The end of summer has arrived! Kids are returning to school, the weather is cooling a bit, and summer gardeners are wrapping up their harvests and finishing their growing season. But just because autumn is on its way doesn’t mean you have to toss out those tomato plants! Even if you’ve had a great harvest and your garden is slowing down or looking a little sad, you can still rescue tomato plants and eat fresh, delicious garden tomatoes right up until your frost date! Here are some organic, earth-friendly ways to boost your aging tomato plants for a late summer/early fall harvest!

Trim Plants

By the end of the summer, tomato foliage can be a little out of control! Unchecked or trimmed plants can crowd and shade smaller plants, leading to smaller tomato production, so now is a good time to trim back any dead leaves or stems. Try to avoid cutting the main stalks of the plant, but do trim up lower branches to allow for air circulation and sun. Stake up tall branches and stalks to provide support and to keep fruit off the ground where rot, disease and pests can have easy access.

Check for Disease

Depending on the variety, tomato plants can be prone to some disease and sickness. While the plants may look discolored, sad and produce little fruit, there is no danger to humans from tomato plant diseases. Many fungal infections can spread from plant to plant, so it is important to remove diseased foliage and maintain air circulation before it grows out of control. Look for wilted, droopy or powdery splotches on leaves or stems and remove gently, washing hands thoroughly before touching new plants. If the plant is severely weakened by fungal wilt infections, it is unlikely to be strong enough to produce much fruit and it is best to remove the plant all together (make sure not to dispose of it in the compost) to avoid the infection spreading to the rest of the plants. Additionally, when planning your garden for next year, don’t plant tomato crops in the same location as diseased tomatoes for at least three years. Plant cover crops, corn, peas or beans to replenish nutrients and rid the soil of any viruses.

Check for Pests

Holes in the leaves of your tomato plants or in the fruit itself could be due to a variety of garden pests. Look for chubby green tomato hornworms, slugs, or pill bugs. If your tomato plant is covered in a fine, web-like material, it is being attacked by spider mites, which cover the plant with their webbing and suck the nutrients from the leaves, severely disabling the plant’s ability to photosynthesize. Small, white scaly critters covering the leaves are aphids, which will debilitize plants by sucking them dry like little vampires. Many pests can be safely removed by spraying both sides of leaves with a strong stream of water, by using an organic insecticidal soap, such as Neem Oil, or deterred with companion planting or natural predators such a ladybugs or praying mantis.

Mulch and Water

Discard old mulch and replenish with new mulch to keep soil and roots warm as the weather cools. Also, be sure to water plants low, to keep water from splashing on the leaves, which can stress the plants in cooler temps as well as leave them vulnerable to infectious fungal spores.
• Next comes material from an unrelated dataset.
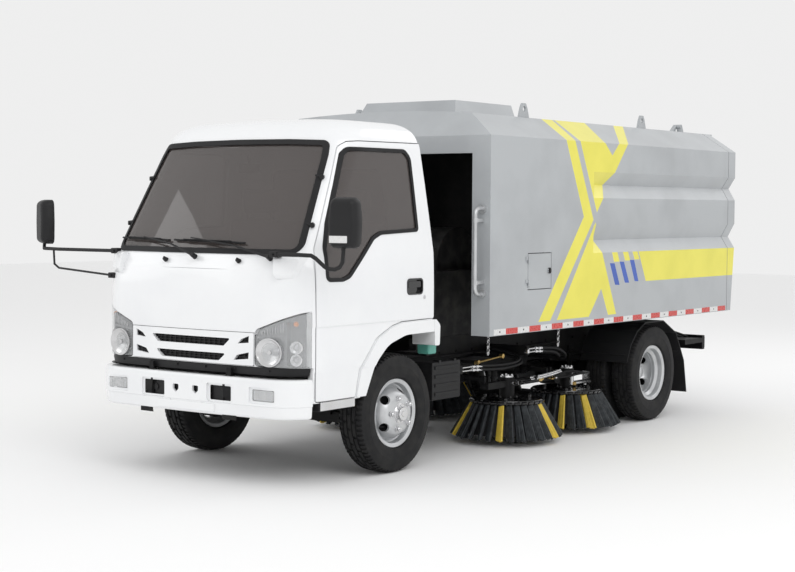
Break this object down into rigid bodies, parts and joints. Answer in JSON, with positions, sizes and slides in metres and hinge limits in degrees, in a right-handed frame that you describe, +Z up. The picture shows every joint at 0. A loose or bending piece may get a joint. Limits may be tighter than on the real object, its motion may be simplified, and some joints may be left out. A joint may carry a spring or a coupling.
{
  "type": "street sweeper truck",
  "caption": "Light cab-over street sweeper truck with a tipping hopper body, rear tailgate, tilting cab, steering, and disc brushes on lifting carriers.",
  "frame": {"origin": "middle of the whole vehicle's box, on the ground", "axes": "+Z up, +Y towards the rear of the truck, +X to the vehicle's left"},
  "size_m": [2.775, 5.8098, 2.478],
  "materials": {
    "cab_paint": "gloss",
    "body_paint": "satin",
    "frame_paint": "satin",
    "black_plastic": "matte",
    "interior_plastic": "matte",
    "seat_fabric": "matte",
    "window_glass": "gloss",
    "lamp_glass": "gloss",
    "tyre": "matte",
    "wheel_silver": "satin",
    "cast_metal": "matte",
    "bristle": "matte",
    "ram_chrome": "polished"
  },
  "bodies": {
    "root": {"chassis_frame": "frame_paint", "engine_block": "cast_metal", "driveline": "cast_metal", "front_axle": "frame_paint", "leaf_springs": "frame_paint", "rear_axle": "frame_paint", "fuel_tank": "frame_paint", "battery_box": "black_plastic", "front_bumper": "cab_paint", "rear_lamp_beam": "frame_paint", "rear_mudguards": "black_plastic", "auxiliary_engine": "cast_metal", "suction_nozzle": "frame_paint"},
    "cab": {"cab_shell": "cab_paint", "cab_floor": "black_plastic", "cab_glass": "window_glass", "grille": "cab_paint", "headlights": "lamp_glass", "dashboard": "interior_plastic", "steering_wheel": "interior_plastic", "seats": "seat_fabric", "cab_steps": "black_plastic", "mirrors": "black_plastic"},
    "left_door": {"door_left": "cab_paint", "door_glass_left": "window_glass"},
    "right_door": {"door_right": "cab_paint", "door_glass_right": "window_glass"},
    "left_knuckle": {"knuckle_left": "cast_metal"},
    "right_knuckle": {"knuckle_right": "cast_metal"},
    "front_left_wheel": {"rim_front_left": "wheel_silver", "tyre_front_left": "tyre"},
    "front_right_wheel": {"rim_front_right": "wheel_silver", "tyre_front_right": "tyre"},
    "rear_left_wheels": {"rims_rear_left": "wheel_silver", "tyres_rear_left": "tyre"},
    "rear_right_wheels": {"rims_rear_right": "wheel_silver", "tyres_rear_right": "tyre"},
    "hopper_body": {"body_shell": "body_paint", "roof_hood": "body_paint", "lifting_eyes": "body_paint", "grab_rails": "body_paint"},
    "rear_gate": {"tailgate": "body_paint"},
    "side_panel": {"access_door": "body_paint"},
    "ram_barrel": {"tip_cylinder_barrel": "frame_paint"},
    "ram_rod": {"tip_cylinder_rod": "ram_chrome"},
    "carrier_left": {"brush_carrier_left": "frame_paint"},
    "link_left_front": {"brush_link_left_front": "frame_paint"},
    "disc_left_front": {"brush_left_front": "bristle"},
    "link_left_rear": {"brush_link_left_rear": "frame_paint"},
    "disc_left_rear": {"brush_left_rear": "bristle"},
    "carrier_right": {"brush_carrier_right": "frame_paint"},
    "link_right_front": {"brush_link_right_front": "frame_paint"},
    "disc_right_front": {"brush_right_front": "bristle"},
    "link_right_rear": {"brush_link_right_rear": "frame_paint"},
    "disc_right_rear": {"brush_right_rear": "bristle"}
  },
  "joints": [
    {"name": "steer_left", "type": "hinge", "parent": "root", "child": "left_knuckle", "pos_m": [0.8605, -1.855, 0.384], "axis": [0, 0, 1], "range_deg": [-36, 36]},
    {"name": "spin_front_left", "type": "hinge", "parent": "left_knuckle", "child": "front_left_wheel", "pos_m": [0.9605, -1.855, 0.384], "axis": [1, 0, 0], "continuous": true},
    {"name": "spin_rear_left", "type": "hinge", "parent": "root", "child": "rear_left_wheels", "pos_m": [0.935, 1.505, 0.384], "axis": [1, 0, 0], "continuous": true},
    {"name": "steer_right", "type": "hinge", "parent": "root", "child": "right_knuckle", "pos_m": [-0.4755, -1.855, 0.384], "axis": [0, 0, 1], "range_deg": [-36, 36]},
    {"name": "spin_front_right", "type": "hinge", "parent": "right_knuckle", "child": "front_right_wheel", "pos_m": [-0.5755, -1.855, 0.384], "axis": [1, 0, 0], "continuous": true},
    {"name": "spin_rear_right", "type": "hinge", "parent": "root", "child": "rear_right_wheels", "pos_m": [-0.55, 1.505, 0.384], "axis": [1, 0, 0], "continuous": true},
    {"name": "cab_tilt", "type": "hinge", "parent": "root", "child": "cab", "pos_m": [0.1925, -2.855, 0.648], "axis": [1, 0, 0], "range_deg": [0, 45]},
    {"name": "door_left_hinge", "type": "hinge", "parent": "cab", "child": "left_door", "pos_m": [1.0305, -2.683, 0.9], "axis": [0, 0, -1], "range_deg": [0, 70]},
    {"name": "door_right_hinge", "type": "hinge", "parent": "cab", "child": "right_door", "pos_m": [-0.6455, -2.683, 0.9], "axis": [0, 0, 1], "range_deg": [0, 70]},
    {"name": "body_tip", "type": "hinge", "parent": "root", "child": "hopper_body", "pos_m": [0.1925, 2.445, 0.76], "axis": [-1, 0, 0], "range_deg": [0, 45]},
    {"name": "tailgate_lift", "type": "hinge", "parent": "hopper_body", "child": "rear_gate", "pos_m": [0.1925, 2.737, 2.425], "axis": [1, 0, 0], "range_deg": [0, 80]},
    {"name": "side_panel_hinge", "type": "hinge", "parent": "hopper_body", "child": "side_panel", "pos_m": [1.2245, -0.546, 1.26], "axis": [0, 0, -1], "range_deg": [0, 100]},
    {"name": "ram_pivot", "type": "hinge", "parent": "root", "child": "ram_barrel", "pos_m": [0.1925, 1.645, 0.61], "axis": [-1, 0, 0], "range_deg": [0, 62.8]},
    {"name": "ram_slide", "type": "slide", "parent": "ram_barrel", "child": "ram_rod", "axis": [0, -0.988, 0.1545], "range_m": [0, 0.495]},
    {"name": "lift_left", "type": "hinge", "parent": "root", "child": "link_left_front", "pos_m": [0.6225, -0.455, 0.47], "axis": [0, -1, 0], "range_deg": [-12, 17]},
    {"name": "lift_left_rear", "type": "hinge", "parent": "root", "child": "link_left_rear", "pos_m": [0.6225, 0.405, 0.47], "axis": [0, -1, 0], "range_deg": [-12, 17]},
    {"name": "level_left", "type": "hinge", "parent": "link_left_front", "child": "carrier_left", "pos_m": [0.7925, -0.455, 0.47], "axis": [0, -1, 0], "range_deg": [-17, 12]},
    {"name": "spin_left_front", "type": "hinge", "parent": "carrier_left", "child": "disc_left_front", "pos_m": [0.8425, -0.215, 0.34], "axis": [0, 0, 1], "continuous": true},
    {"name": "spin_left_rear", "type": "hinge", "parent": "carrier_left", "child": "disc_left_rear", "pos_m": [0.8425, 0.645, 0.34], "axis": [0, 0, 1], "continuous": true},
    {"name": "lift_right", "type": "hinge", "parent": "root", "child": "link_right_front", "pos_m": [-0.2375, -0.455, 0.47], "axis": [0, 1, 0], "range_deg": [-12, 17]},
    {"name": "lift_right_rear", "type": "hinge", "parent": "root", "child": "link_right_rear", "pos_m": [-0.2375, 0.405, 0.47], "axis": [0, 1, 0], "range_deg": [-12, 17]},
    {"name": "level_right", "type": "hinge", "parent": "link_right_front", "child": "carrier_right", "pos_m": [-0.4075, -0.455, 0.47], "axis": [0, 1, 0], "range_deg": [-17, 12]},
    {"name": "spin_right_front", "type": "hinge", "parent": "carrier_right", "child": "disc_right_front", "pos_m": [-0.4575, -0.215, 0.34], "axis": [0, 0, 1], "continuous": true},
    {"name": "spin_right_rear", "type": "hinge", "parent": "carrier_right", "child": "disc_right_rear", "pos_m": [-0.4575, 0.645, 0.34], "axis": [0, 0, 1], "continuous": true}
  ],
  "couplings": [
    {"joint": "ram_pivot", "follows": "body_tip", "ratio": 1.374},
    {"joint": "ram_slide", "follows": "body_tip", "m_per_rad": 0.618},
    {"joint": "steer_right", "follows": "steer_left", "ratio": 1},
    {"joint": "lift_left_rear", "follows": "lift_left", "ratio": 1},
    {"joint": "level_left", "follows": "lift_left", "ratio": -1},
    {"joint": "lift_right_rear", "follows": "lift_right", "ratio": 1},
    {"joint": "level_right", "follows": "lift_right", "ratio": -1}
  ]
}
Tomatoes can be prone to developing blossom end rot, which may look like a disease, but is actually caused by uneven watering or a calcium deficiency in the soil. You can cut off the blossom end rot and still eat the rest of the tomato safely. Soil test kits can be used and soil amended as needed, but sometimes a quick Epsom Salt snack will boost tomato plants right up.


With a little late summer maintenance, your tomato plants should have a productive last hurrah! But if your tomatoes are still green when that frost date is looming, don’t fret. Pick green tomatoes, and seal in a brown paper bag on your countertop. The trapped gasses will cause the fruit to ripen and you’ll be enjoying summer fresh tomatoes while the leaves change color outside! Can’t wait? Try making a delicious batch of  Oven Baked Green Tomatoes, or use up the last of your garden basil in Fresh Green Tomato, Charred Corn and Basil Salsa.